WHAT IS BEING ASKED
In the entries below, find the lines that contain the word "each" and copy them.

PROVIDED ENTRIES
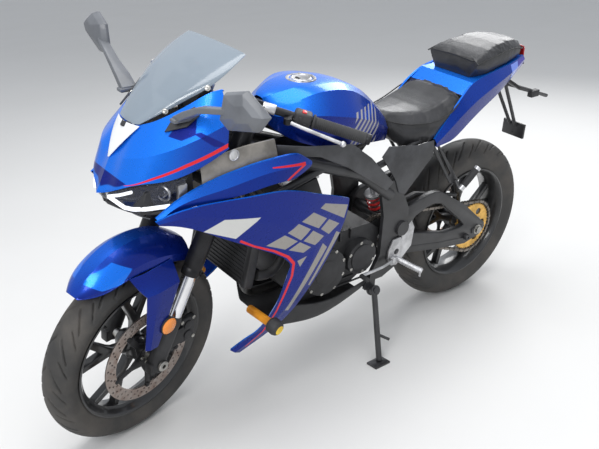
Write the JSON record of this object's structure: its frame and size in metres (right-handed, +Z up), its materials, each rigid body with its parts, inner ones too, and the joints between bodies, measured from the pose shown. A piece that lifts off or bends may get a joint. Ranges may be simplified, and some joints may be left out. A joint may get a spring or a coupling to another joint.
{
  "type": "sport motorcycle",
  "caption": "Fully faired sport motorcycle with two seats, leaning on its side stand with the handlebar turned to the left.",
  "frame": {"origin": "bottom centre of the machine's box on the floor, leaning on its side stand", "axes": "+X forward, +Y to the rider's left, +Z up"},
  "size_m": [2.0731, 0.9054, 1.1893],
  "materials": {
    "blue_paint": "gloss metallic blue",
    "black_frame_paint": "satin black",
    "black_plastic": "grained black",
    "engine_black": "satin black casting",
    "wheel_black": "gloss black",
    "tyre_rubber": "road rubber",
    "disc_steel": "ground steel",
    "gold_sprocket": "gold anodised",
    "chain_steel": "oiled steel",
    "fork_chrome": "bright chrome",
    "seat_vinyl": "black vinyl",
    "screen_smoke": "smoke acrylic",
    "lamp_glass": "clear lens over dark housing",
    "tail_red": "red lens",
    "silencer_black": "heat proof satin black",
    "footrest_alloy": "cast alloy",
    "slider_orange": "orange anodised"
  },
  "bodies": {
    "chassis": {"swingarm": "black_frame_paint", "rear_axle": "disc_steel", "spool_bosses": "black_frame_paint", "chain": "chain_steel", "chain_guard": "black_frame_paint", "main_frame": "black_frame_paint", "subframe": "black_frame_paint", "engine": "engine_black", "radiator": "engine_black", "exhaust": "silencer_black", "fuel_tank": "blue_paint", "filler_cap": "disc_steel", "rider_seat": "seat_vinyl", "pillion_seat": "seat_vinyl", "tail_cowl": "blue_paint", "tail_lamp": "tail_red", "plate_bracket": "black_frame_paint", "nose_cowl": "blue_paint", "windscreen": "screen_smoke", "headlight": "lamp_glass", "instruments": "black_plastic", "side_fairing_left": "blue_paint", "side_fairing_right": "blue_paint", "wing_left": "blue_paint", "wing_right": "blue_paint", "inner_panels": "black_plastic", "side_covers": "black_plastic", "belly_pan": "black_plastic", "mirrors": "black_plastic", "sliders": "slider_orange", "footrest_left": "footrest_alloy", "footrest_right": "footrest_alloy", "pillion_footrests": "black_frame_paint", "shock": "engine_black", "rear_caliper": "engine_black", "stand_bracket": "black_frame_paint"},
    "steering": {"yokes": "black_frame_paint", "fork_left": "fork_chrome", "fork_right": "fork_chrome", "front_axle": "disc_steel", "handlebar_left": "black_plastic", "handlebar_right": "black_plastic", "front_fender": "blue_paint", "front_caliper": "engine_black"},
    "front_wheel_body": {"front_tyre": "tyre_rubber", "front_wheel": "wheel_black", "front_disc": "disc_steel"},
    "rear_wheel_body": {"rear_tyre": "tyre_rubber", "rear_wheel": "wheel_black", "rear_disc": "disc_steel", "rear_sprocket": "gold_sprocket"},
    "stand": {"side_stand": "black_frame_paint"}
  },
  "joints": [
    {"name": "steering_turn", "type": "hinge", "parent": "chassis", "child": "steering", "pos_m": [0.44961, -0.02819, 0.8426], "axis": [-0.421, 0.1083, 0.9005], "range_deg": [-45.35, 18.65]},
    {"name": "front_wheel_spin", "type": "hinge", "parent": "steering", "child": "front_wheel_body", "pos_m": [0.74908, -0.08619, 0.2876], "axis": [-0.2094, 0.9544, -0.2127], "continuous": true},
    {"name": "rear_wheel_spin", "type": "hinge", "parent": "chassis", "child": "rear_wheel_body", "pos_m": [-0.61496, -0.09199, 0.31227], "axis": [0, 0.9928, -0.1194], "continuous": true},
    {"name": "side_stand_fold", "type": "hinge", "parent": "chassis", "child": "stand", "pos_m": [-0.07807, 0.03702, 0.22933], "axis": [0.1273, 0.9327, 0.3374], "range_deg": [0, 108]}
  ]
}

==

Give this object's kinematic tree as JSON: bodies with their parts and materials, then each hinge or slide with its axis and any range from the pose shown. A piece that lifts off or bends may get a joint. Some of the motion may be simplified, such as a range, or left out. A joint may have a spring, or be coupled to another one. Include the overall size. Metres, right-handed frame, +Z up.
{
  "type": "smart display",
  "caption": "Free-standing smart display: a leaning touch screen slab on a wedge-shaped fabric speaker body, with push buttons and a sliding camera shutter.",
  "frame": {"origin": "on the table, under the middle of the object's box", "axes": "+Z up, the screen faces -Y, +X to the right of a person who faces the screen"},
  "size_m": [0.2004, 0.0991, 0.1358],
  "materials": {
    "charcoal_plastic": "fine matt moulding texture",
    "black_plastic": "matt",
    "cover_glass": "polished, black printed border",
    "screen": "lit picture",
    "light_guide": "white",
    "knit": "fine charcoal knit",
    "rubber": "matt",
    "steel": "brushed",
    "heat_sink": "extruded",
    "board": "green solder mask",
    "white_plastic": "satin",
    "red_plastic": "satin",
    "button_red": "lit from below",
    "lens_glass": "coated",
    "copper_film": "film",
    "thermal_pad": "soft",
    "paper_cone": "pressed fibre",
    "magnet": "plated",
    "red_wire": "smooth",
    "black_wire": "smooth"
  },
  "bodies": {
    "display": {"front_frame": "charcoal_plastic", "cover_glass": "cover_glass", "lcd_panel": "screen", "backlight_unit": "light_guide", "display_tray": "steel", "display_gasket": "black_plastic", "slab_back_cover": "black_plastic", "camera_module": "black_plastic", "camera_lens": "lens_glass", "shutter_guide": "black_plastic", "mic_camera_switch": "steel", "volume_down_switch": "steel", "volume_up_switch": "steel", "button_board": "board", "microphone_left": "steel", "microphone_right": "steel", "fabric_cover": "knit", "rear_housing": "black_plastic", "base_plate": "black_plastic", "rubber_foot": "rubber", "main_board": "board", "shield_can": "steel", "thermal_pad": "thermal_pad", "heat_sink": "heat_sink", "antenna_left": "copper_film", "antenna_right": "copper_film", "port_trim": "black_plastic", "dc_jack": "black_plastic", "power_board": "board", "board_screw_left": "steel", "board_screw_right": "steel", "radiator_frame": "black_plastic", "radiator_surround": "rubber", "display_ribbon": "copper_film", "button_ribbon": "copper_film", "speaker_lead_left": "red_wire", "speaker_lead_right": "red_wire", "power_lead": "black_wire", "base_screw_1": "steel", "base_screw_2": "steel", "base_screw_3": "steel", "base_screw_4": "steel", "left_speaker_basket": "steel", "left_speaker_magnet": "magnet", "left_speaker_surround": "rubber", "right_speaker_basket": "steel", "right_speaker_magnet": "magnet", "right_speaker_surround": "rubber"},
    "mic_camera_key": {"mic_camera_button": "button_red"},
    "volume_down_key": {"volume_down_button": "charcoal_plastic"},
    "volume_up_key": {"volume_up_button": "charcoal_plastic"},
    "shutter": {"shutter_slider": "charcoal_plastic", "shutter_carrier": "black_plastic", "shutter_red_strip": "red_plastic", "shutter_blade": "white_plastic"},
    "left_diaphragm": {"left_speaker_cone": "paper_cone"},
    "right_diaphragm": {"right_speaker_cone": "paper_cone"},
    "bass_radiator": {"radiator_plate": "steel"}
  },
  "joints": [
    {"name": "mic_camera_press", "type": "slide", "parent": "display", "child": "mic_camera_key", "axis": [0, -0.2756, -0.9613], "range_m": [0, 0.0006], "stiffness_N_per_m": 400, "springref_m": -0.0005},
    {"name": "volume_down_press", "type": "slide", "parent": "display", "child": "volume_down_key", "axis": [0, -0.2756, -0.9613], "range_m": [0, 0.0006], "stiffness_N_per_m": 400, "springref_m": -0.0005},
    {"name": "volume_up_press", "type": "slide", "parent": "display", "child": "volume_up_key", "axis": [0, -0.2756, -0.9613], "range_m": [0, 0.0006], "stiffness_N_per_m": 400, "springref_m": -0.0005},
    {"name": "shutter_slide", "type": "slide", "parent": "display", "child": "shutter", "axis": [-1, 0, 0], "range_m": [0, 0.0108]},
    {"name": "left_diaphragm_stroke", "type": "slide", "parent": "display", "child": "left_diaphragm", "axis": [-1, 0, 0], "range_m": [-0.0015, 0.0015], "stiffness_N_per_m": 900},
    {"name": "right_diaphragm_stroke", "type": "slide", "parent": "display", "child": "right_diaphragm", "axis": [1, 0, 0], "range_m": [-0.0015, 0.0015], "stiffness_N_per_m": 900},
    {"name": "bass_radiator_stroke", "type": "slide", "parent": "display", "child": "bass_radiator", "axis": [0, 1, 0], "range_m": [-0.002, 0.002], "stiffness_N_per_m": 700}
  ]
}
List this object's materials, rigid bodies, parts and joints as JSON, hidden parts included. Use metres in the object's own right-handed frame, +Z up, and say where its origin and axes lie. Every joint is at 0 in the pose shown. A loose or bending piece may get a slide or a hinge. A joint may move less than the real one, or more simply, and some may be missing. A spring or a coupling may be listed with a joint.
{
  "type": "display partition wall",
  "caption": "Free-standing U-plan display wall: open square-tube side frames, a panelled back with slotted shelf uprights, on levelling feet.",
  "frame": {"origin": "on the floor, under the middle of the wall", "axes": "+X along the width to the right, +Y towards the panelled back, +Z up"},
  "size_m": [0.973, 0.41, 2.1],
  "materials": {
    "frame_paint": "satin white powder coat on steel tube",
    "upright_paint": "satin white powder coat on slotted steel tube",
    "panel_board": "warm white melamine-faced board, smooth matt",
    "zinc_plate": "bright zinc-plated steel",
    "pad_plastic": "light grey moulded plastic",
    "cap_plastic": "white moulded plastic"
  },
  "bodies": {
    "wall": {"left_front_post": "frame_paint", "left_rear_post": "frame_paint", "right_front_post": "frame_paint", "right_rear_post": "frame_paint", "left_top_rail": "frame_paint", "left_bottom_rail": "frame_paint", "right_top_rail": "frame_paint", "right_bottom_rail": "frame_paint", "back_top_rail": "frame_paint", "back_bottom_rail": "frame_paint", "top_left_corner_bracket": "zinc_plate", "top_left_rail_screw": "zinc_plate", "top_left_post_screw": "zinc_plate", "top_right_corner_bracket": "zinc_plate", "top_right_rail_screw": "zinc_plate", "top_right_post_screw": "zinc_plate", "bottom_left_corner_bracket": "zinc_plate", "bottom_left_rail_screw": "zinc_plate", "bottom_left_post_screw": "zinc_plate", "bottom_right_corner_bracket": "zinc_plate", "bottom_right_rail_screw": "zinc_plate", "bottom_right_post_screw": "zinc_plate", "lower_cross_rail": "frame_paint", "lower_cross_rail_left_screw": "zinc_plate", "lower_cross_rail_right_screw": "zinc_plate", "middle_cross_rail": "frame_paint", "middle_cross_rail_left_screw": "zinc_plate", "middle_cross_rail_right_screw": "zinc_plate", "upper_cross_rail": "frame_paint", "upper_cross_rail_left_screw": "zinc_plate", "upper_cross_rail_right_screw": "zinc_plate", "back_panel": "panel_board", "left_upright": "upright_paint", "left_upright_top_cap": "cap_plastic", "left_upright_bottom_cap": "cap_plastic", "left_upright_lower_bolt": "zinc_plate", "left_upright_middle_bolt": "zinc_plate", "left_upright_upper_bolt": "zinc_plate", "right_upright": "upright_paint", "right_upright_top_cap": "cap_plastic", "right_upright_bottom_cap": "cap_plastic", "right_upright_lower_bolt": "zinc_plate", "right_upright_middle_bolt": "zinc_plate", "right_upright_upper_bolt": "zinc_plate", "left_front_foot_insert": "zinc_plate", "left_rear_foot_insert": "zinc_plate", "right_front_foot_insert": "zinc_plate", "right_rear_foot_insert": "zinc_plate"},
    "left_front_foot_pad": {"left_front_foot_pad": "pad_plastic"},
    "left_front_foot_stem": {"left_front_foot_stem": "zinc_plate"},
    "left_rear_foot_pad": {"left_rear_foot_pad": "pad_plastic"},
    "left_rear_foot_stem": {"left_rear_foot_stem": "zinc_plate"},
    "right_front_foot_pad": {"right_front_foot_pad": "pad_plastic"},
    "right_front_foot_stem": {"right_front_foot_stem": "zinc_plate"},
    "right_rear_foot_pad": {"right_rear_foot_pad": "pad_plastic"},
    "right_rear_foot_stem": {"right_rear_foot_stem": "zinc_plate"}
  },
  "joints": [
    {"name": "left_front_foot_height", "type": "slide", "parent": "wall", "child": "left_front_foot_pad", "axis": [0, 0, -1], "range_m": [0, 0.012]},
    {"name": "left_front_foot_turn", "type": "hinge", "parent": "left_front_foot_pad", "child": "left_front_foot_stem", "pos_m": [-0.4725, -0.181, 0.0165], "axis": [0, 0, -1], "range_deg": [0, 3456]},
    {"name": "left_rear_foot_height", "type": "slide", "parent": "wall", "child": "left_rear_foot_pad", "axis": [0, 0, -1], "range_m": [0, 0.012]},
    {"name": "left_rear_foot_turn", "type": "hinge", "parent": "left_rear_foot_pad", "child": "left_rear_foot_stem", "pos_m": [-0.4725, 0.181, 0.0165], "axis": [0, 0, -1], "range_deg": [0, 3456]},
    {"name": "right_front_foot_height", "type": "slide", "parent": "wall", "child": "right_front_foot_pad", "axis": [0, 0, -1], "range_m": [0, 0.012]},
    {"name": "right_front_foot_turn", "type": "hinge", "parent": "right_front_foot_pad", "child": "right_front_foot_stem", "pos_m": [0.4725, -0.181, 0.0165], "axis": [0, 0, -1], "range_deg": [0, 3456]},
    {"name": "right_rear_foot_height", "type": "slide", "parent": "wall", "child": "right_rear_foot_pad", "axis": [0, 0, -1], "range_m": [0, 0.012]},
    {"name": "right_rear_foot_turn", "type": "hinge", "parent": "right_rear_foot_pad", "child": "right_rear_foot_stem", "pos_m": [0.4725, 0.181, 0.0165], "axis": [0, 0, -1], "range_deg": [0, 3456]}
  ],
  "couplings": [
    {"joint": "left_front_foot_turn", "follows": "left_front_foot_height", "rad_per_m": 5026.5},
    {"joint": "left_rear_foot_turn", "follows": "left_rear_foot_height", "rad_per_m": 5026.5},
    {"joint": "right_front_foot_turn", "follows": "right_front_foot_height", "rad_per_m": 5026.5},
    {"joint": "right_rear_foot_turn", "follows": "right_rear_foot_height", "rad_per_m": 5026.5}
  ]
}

OUTPUT FOR THIS TASK
Write the JSON record of this object's structure: its frame and size in metres (right-handed, +Z up), its materials, each rigid body with its parts, inner ones too, and the joints between bodies, measured from the pose shown. A piece that lifts off or bends may get a joint. Ranges may be simplified, and some joints may be left out. A joint may get a spring or a coupling to another joint.
Give this object's kinematic tree as JSON: bodies with their parts and materials, then each hinge or slide with its axis and any range from the pose shown. A piece that lifts off or bends may get a joint. Some of the motion may be simplified, such as a range, or left out. A joint may have a spring, or be coupled to another one. Include the overall size. Metres, right-handed frame, +Z up.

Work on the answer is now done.